Copy each line exactly. Leave nothing out.

Information provided start

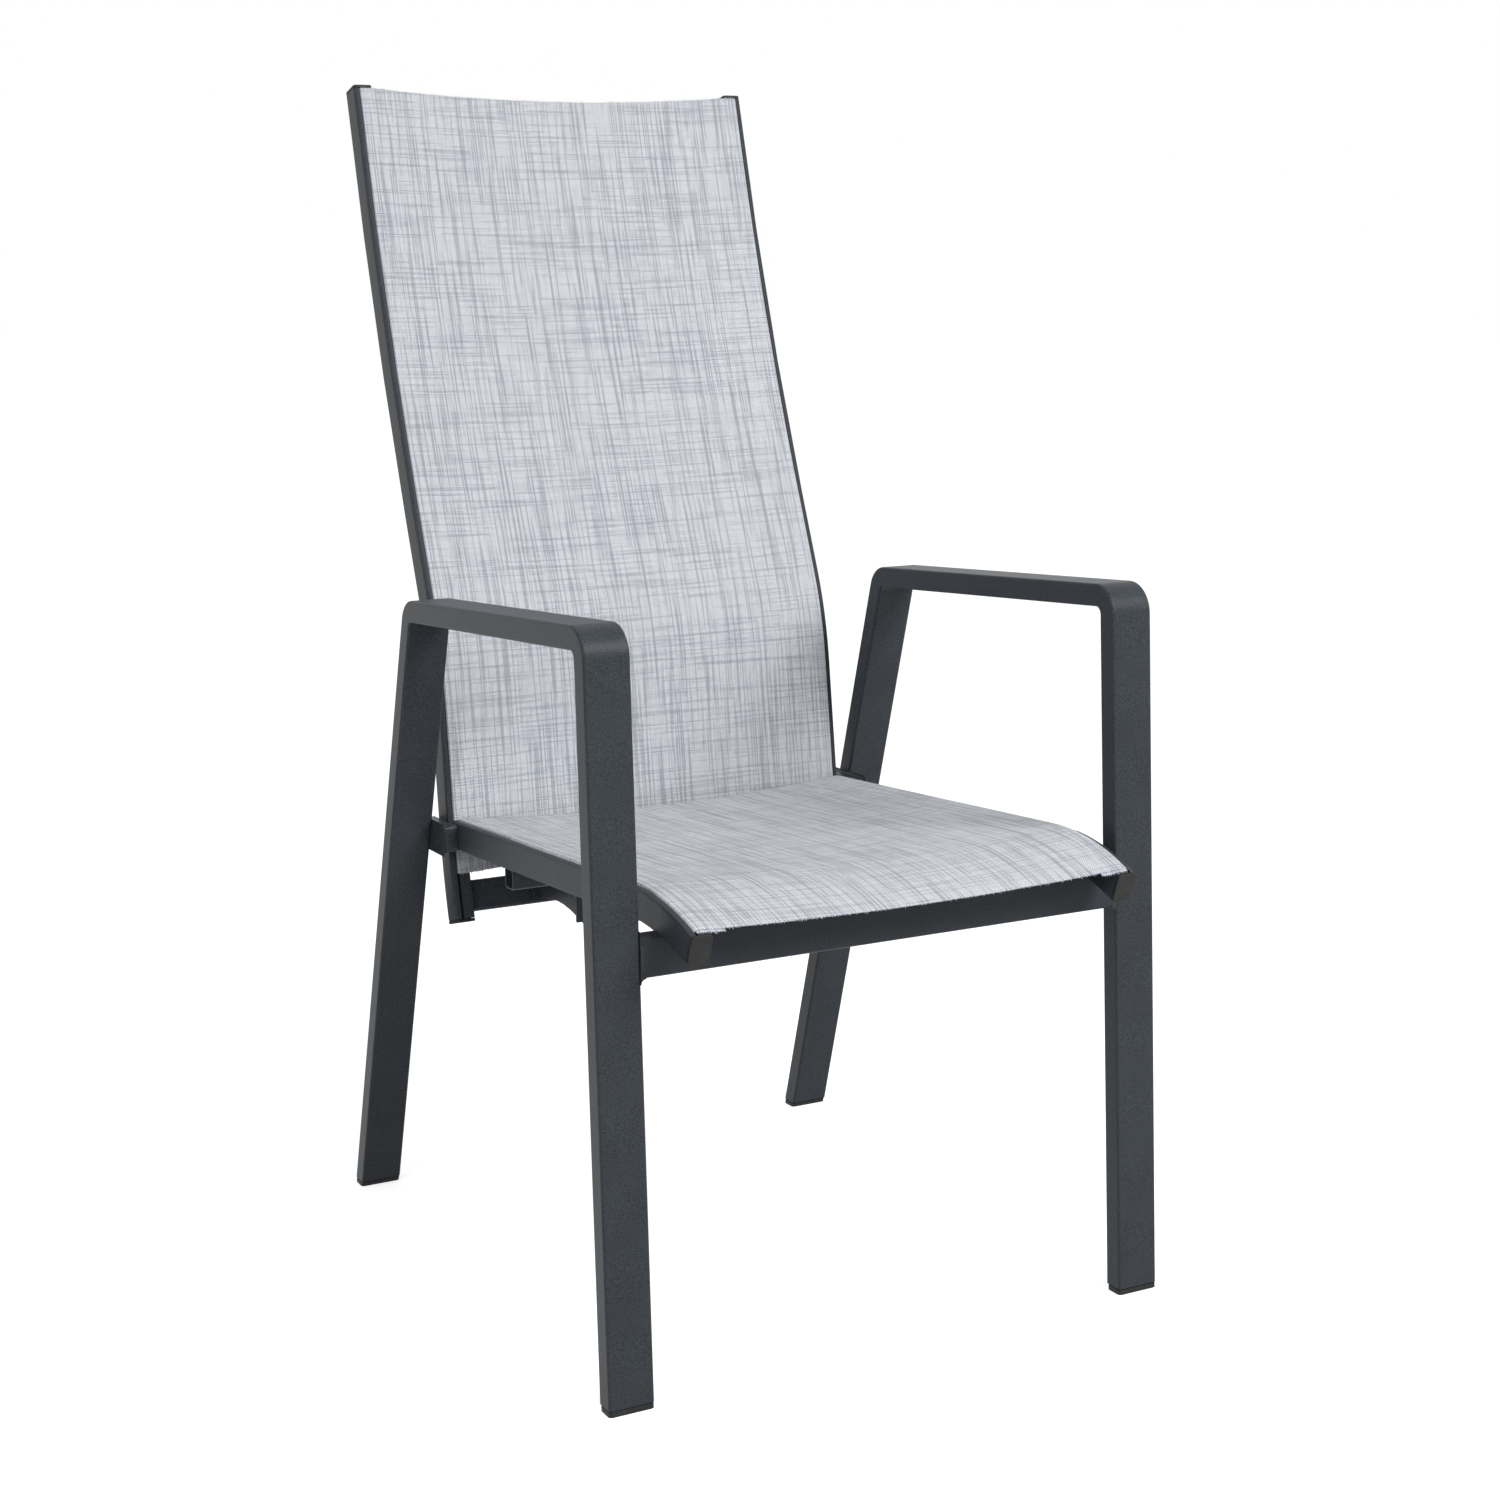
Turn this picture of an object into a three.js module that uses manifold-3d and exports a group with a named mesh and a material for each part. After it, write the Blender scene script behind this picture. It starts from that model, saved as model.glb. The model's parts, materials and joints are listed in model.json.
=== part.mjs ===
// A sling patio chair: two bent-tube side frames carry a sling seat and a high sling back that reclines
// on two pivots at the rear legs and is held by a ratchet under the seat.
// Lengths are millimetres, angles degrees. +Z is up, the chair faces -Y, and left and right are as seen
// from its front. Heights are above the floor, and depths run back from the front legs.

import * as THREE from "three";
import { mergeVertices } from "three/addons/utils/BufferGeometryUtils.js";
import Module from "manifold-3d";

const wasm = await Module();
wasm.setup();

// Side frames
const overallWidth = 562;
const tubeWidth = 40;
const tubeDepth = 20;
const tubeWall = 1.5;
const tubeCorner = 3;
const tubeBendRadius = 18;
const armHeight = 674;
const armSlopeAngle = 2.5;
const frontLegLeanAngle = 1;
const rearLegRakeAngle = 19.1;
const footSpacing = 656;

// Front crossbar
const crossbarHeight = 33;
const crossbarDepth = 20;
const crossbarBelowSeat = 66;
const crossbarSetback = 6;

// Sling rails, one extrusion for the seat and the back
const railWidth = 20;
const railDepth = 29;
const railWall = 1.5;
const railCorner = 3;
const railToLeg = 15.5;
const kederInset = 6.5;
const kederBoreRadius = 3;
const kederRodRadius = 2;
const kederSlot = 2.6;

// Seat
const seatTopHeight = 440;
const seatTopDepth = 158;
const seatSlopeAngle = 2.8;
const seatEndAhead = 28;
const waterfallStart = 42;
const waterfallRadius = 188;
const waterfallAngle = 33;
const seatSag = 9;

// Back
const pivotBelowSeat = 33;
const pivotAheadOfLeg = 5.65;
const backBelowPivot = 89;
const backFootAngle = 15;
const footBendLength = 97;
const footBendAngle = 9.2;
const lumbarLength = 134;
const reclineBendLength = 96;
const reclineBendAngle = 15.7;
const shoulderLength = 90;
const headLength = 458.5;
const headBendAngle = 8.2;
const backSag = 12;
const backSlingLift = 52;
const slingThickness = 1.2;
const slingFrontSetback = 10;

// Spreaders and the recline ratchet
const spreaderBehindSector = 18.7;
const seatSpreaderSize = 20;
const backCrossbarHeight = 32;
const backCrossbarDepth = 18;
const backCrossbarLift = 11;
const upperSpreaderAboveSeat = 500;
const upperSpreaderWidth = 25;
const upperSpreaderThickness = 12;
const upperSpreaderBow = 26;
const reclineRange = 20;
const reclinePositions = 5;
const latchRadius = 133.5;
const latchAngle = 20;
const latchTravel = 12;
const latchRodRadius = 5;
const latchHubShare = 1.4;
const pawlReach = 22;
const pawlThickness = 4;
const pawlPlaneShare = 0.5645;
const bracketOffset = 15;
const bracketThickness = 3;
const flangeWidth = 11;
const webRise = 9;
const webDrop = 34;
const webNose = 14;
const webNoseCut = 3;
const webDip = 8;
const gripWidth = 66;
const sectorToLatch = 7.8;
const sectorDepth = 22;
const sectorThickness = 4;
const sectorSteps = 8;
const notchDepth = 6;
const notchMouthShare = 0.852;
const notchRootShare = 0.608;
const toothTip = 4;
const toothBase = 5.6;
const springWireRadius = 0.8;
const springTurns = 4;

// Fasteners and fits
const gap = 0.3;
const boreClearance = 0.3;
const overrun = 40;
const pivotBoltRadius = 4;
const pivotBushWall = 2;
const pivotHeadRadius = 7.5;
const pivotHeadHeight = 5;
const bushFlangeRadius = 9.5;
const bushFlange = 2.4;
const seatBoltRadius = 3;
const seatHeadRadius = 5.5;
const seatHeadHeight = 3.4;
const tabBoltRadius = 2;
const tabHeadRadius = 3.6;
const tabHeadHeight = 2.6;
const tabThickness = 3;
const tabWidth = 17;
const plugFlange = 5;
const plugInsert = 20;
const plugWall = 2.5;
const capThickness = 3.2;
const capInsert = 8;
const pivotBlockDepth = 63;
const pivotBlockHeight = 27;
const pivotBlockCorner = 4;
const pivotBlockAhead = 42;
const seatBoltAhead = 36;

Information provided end

Expected answer
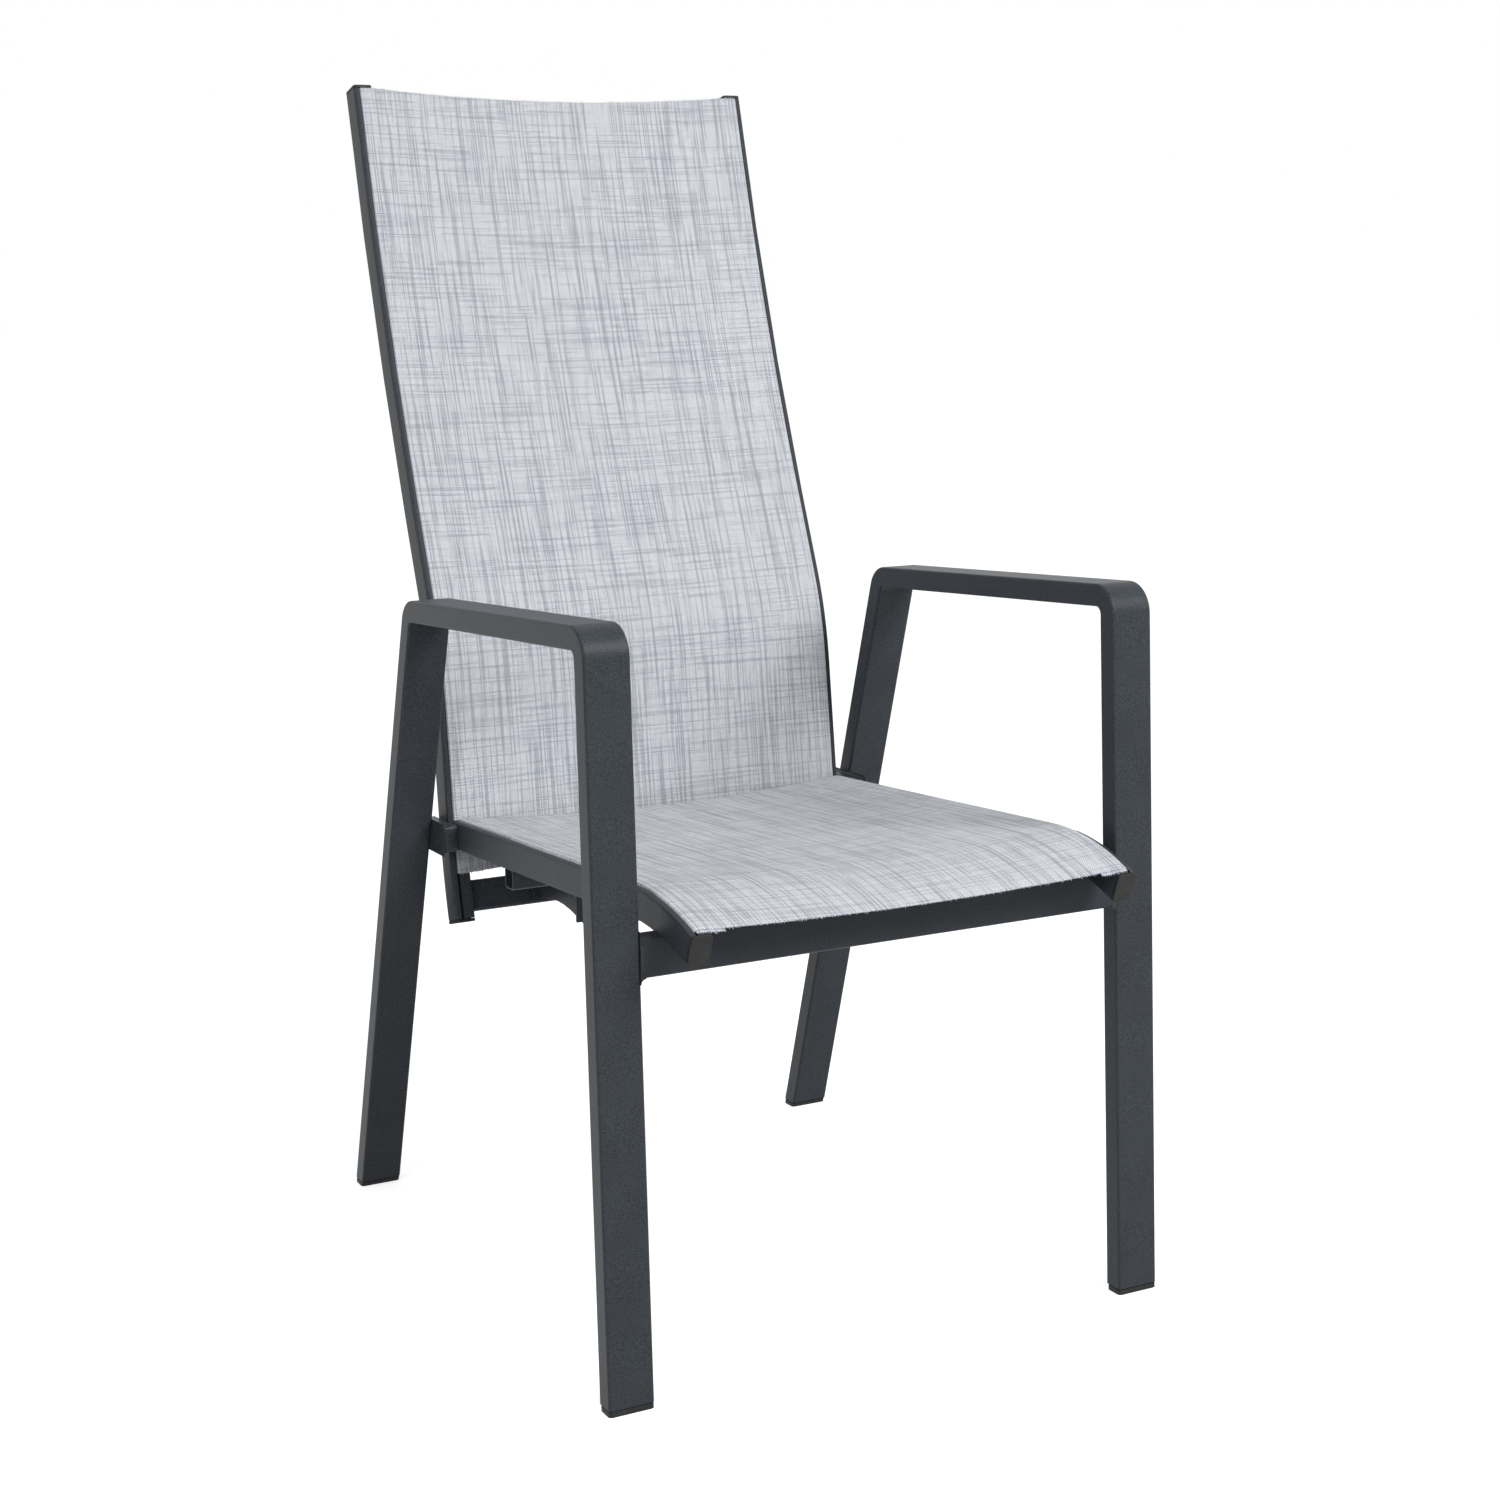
Turn this picture of an object into a three.js module that uses manifold-3d and exports a group with a named mesh and a material for each part. After it, write the Blender scene script behind this picture. It starts from that model, saved as model.glb. The model's parts, materials and joints are listed in model.json.
=== part.mjs ===
// A sling patio chair: two bent-tube side frames carry a sling seat and a high sling back that reclines
// on two pivots at the rear legs and is held by a ratchet under the seat.
// Lengths are millimetres, angles degrees. +Z is up, the chair faces -Y, and left and right are as seen
// from its front. Heights are above the floor, and depths run back from the front legs.

import * as THREE from "three";
import { mergeVertices } from "three/addons/utils/BufferGeometryUtils.js";
import Module from "manifold-3d";

const wasm = await Module();
wasm.setup();

// Side frames
const overallWidth = 562;
const tubeWidth = 40;
const tubeDepth = 20;
const tubeWall = 1.5;
const tubeCorner = 3;
const tubeBendRadius = 18;
const armHeight = 674;
const armSlopeAngle = 2.5;
const frontLegLeanAngle = 1;
const rearLegRakeAngle = 19.1;
const footSpacing = 656;

// Front crossbar
const crossbarHeight = 33;
const crossbarDepth = 20;
const crossbarBelowSeat = 66;
const crossbarSetback = 6;

// Sling rails, one extrusion for the seat and the back
const railWidth = 20;
const railDepth = 29;
const railWall = 1.5;
const railCorner = 3;
const railToLeg = 15.5;
const kederInset = 6.5;
const kederBoreRadius = 3;
const kederRodRadius = 2;
const kederSlot = 2.6;

// Seat
const seatTopHeight = 440;
const seatTopDepth = 158;
const seatSlopeAngle = 2.8;
const seatEndAhead = 28;
const waterfallStart = 42;
const waterfallRadius = 188;
const waterfallAngle = 33;
const seatSag = 9;

// Back
const pivotBelowSeat = 33;
const pivotAheadOfLeg = 5.65;
const backBelowPivot = 89;
const backFootAngle = 15;
const footBendLength = 97;
const footBendAngle = 9.2;
const lumbarLength = 134;
const reclineBendLength = 96;
const reclineBendAngle = 15.7;
const shoulderLength = 90;
const headLength = 458.5;
const headBendAngle = 8.2;
const backSag = 12;
const backSlingLift = 52;
const slingThickness = 1.2;
const slingFrontSetback = 10;

// Spreaders and the recline ratchet
const spreaderBehindSector = 18.7;
const seatSpreaderSize = 20;
const backCrossbarHeight = 32;
const backCrossbarDepth = 18;
const backCrossbarLift = 11;
const upperSpreaderAboveSeat = 500;
const upperSpreaderWidth = 25;
const upperSpreaderThickness = 12;
const upperSpreaderBow = 26;
const reclineRange = 20;
const reclinePositions = 5;
const latchRadius = 133.5;
const latchAngle = 20;
const latchTravel = 12;
const latchRodRadius = 5;
const latchHubShare = 1.4;
const pawlReach = 22;
const pawlThickness = 4;
const pawlPlaneShare = 0.5645;
const bracketOffset = 15;
const bracketThickness = 3;
const flangeWidth = 11;
const webRise = 9;
const webDrop = 34;
const webNose = 14;
const webNoseCut = 3;
const webDip = 8;
const gripWidth = 66;
const sectorToLatch = 7.8;
const sectorDepth = 22;
const sectorThickness = 4;
const sectorSteps = 8;
const notchDepth = 6;
const notchMouthShare = 0.852;
const notchRootShare = 0.608;
const toothTip = 4;
const toothBase = 5.6;
const springWireRadius = 0.8;
const springTurns = 4;

// Fasteners and fits
const gap = 0.3;
const boreClearance = 0.3;
const overrun = 40;
const pivotBoltRadius = 4;
const pivotBushWall = 2;
const pivotHeadRadius = 7.5;
const pivotHeadHeight = 5;
const bushFlangeRadius = 9.5;
const bushFlange = 2.4;
const seatBoltRadius = 3;
const seatHeadRadius = 5.5;
const seatHeadHeight = 3.4;
const tabBoltRadius = 2;
const tabHeadRadius = 3.6;
const tabHeadHeight = 2.6;
const tabThickness = 3;
const tabWidth = 17;
const plugFlange = 5;
const plugInsert = 20;
const plugWall = 2.5;
const capThickness = 3.2;
const capInsert = 8;
const pivotBlockDepth = 63;
const pivotBlockHeight = 27;
const pivotBlockCorner = 4;
const pivotBlockAhead = 42;
const seatBoltAhead = 36;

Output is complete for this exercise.